A senior Pentagon official reinforced such speculation last month when he said that Lee had been invited to visit Pyongyang, although the White House later dismissed the comment as a "misunderstanding."
South Korean media reports have also said that a close aide to Lee met with North Korea's Kim Yan-gon, who is in charge of inter-Korean relations, in Singapore last month to prepare for a possible summit, which the South Korean presidential office neither confirmed nor denied.
U.S. Should 'Front-load' Future Nuclear Deal with North Korea
SEOUL (Yonhap) -- The United States should press for a "front-loaded" denuclearization deal with North Korea when the communist state returns to negotiations that have centered on incremental approaches, a leading U.S. think-tank said this week.
"Back-loading makes agreements easier to attain, but harder to maintain through the difficult later stages," the Center for a New American Security (CNAS) said in a report seen by Yonhap News Agency on Nov. 11. The Washington-based group was co-founded by U.S. Assistant Secretary of State Kurt Campbell.
"Negotiate for a front-loaded agreement, which includes significant early actions," it recommended, adding the U.S should "strongly consider walking away" if the North refuses to conform.
"While the action-for-action concept seems sensible, its implementation has been disappointing," CNAS said in the report, which it based on interviews with over 50 ranking U.S. and South Korean officials and observers.
North Korea, which conducted its second nuclear test in May this year, has in recent months retracted its boycott of the six-party nuclear negotiations and signaled a willingness to return to the talks with the U.S., South Korea, Russia, China and Japan.

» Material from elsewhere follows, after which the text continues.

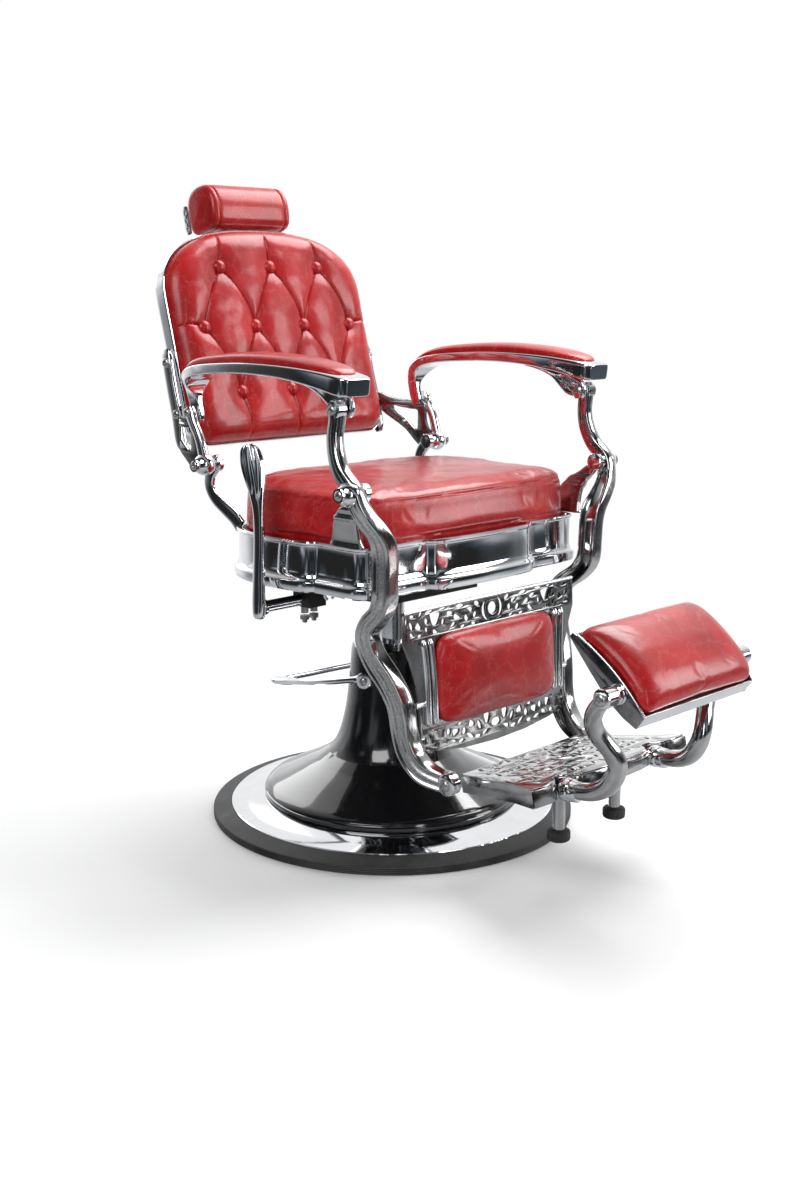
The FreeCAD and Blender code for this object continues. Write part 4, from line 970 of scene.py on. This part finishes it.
def pleats():
    """Sewn lines between the buttons and out to the pad's edges, as pairs of points."""
    lines = []
    for (low, low_xs), (high, high_xs) in zip(BUTTON_ROWS, BUTTON_ROWS[1:]):
        for a in low_xs:
            for b in high_xs:
                if abs(a - b) < 70:
                    lines.append(((a, low), (b, high)))
    foot, middle, top = BUTTON_ROWS
    lines += [((x, foot[0]), (x * 0.97, BACK_FOOT)) for x in foot[1]]
    lines += [((x, top[0]), (x * 0.9, CROWN)) for x in top[1]]
    lines += [((x, middle[0]), (math.copysign(BACK_HALF, x), middle[0]))
              for x in (middle[1][0], middle[1][-1])]
    return lines


def back_height(x, z, edge):
    """How far the tufted leather stands proud at a place; edge is its distance from the outline."""
    puffed = 33 * (1 - (1 - np.clip(edge / 48, 0, 1)) ** 2.4) ** 0.5
    height = puffed + 5 * np.cos(np.clip(x / 260, -1, 1) * 1.3) - 3
    crease = np.zeros_like(x)
    fine = np.zeros_like(x)
    for (ax, az), (bx, bz) in pleats():
        dx, dz = bx - ax, bz - az
        length = math.hypot(dx, dz)
        t = np.clip(((x - ax) * dx + (z - az) * dz) / length ** 2, 0, 1)
        bow = 7 * np.sin(math.pi * t) * (1 if dx >= 0 else -1) * (1 if abs(dx) > 20 else 0.35)
        px, pz = ax + t * dx - dz / length * bow, az + t * dz + dx / length * bow
        gap = np.hypot(x - px, z - pz)
        crease = np.maximum(crease, np.exp(-gap / 11))
        fine = np.maximum(fine, np.exp(-(gap / 1.7) ** 2))
    dimple = np.zeros_like(x)
    for row, xs in BUTTON_ROWS:
        for bx in xs:
            gap = np.hypot(x - bx, z - row)
            dimple = np.maximum(dimple, np.exp(-(gap / 24) ** 1.6))
    fade = np.clip(edge / 30, 0, 1)
    return height - fade * (3.6 * crease + 3.4 * fine + 9.5 * dimple) - (1 - fade) * 2.2 * fine


def back_pad():
    outline = back_outline(4, 600)[0]
    centre = np.array([0, 150])
    rings = [across_back(outline, 9), across_back(outline, 3)]
    for level in 1 - np.linspace(0, 1, 120) ** 1.1:
        ring = centre + (outline - centre) * max(level, 0.004)
        edge = (1 - level) * np.linalg.norm(outline - centre, axis=1) * 0.93
        height = back_height(ring[:, 0], ring[:, 1], edge)
        wrinkle = soft_noise(layer(ring, 0), 0.012, 1.1)
        depth = -height - 1 + wrinkle * np.clip(height / 20, 0, 1)
        rings.append(np.stack([ring[:, 0], depth, ring[:, 1]], 1))
    piece = skin("tufted_leather", [on_back(ring) for ring in rings], LEATHER, "back", "back_pad", sharp=75)
    dome = [(-6, 12), (-2, 13.8), (2, 14.5), (5.5, 13.9), (9, 11.6), (11.6, 8), (13, 4), (13.4, 0.8)]
    for row, xs in BUTTON_ROWS:
        for x in xs:
            proud = back_height(np.array([x * 1.0]), np.array([row * 1.0]), np.array([60.0]))[0]
            start = on_back([[x, -proud - 2.6, row]])[0]
            names = ("back_buttons",) if (x, row) == (0, 38) else ()
            turned_on("button_%d_%d" % (row, x), start, -REAR, dome, LEATHER, "back", *names,
                      around=32, sharp=70)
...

The six-nation talks led to a 2007 deal in which the North agreed to the dismantlement of its nuclear program, beginning with the disablement of three of its atomic facilities in return for fuel aid and steps toward normalized relations with the U.S.
But the accord left out North Korea's uranium enrichment program for further negotiations.
"Because of the deep and abiding suspicions that permeate U.S.-DPRK (North Korea) relations, each party is reluctant to fulfill its end of the deal," CNAS said. "The nature of the steps each side wants the other to take exacerbates this crisis of confidence."
The report -- co-authored by Abraham Denmark, Zachary Hosford and Michael Zubrow -- comes as the U.S. announced this week its point man on North Korea will fly to Pyongyang by the end of the year to jump-start the six-nation talks.
CNAS proposed that the U.S. offer security and political arrangements up front for major concessions by the North, such as the ending of its uranium enrichment program.
"Because America's most significant steps are more reversible than those it desires from Pyongyang, the United States can more easily withdraw its concessions if the DPRK refuses to implement its side of the agreement," it said.
South Korean President Lee Myung-bak said in September that a "grand bargain" should be pursued, calling for a "one-shot deal" that can put an end to the on-off pattern of negotiations with North Korea.
A senior Pentagon official said last month that "the old approach of trying in small increments" is seriously flawed.
"Limited agreements are costly and risky," CNAS said. "Without fundamental changes to this pattern, or the U.S.-DPRK relationship, it is unlikely Pyongyang will eliminate its entire nuclear program."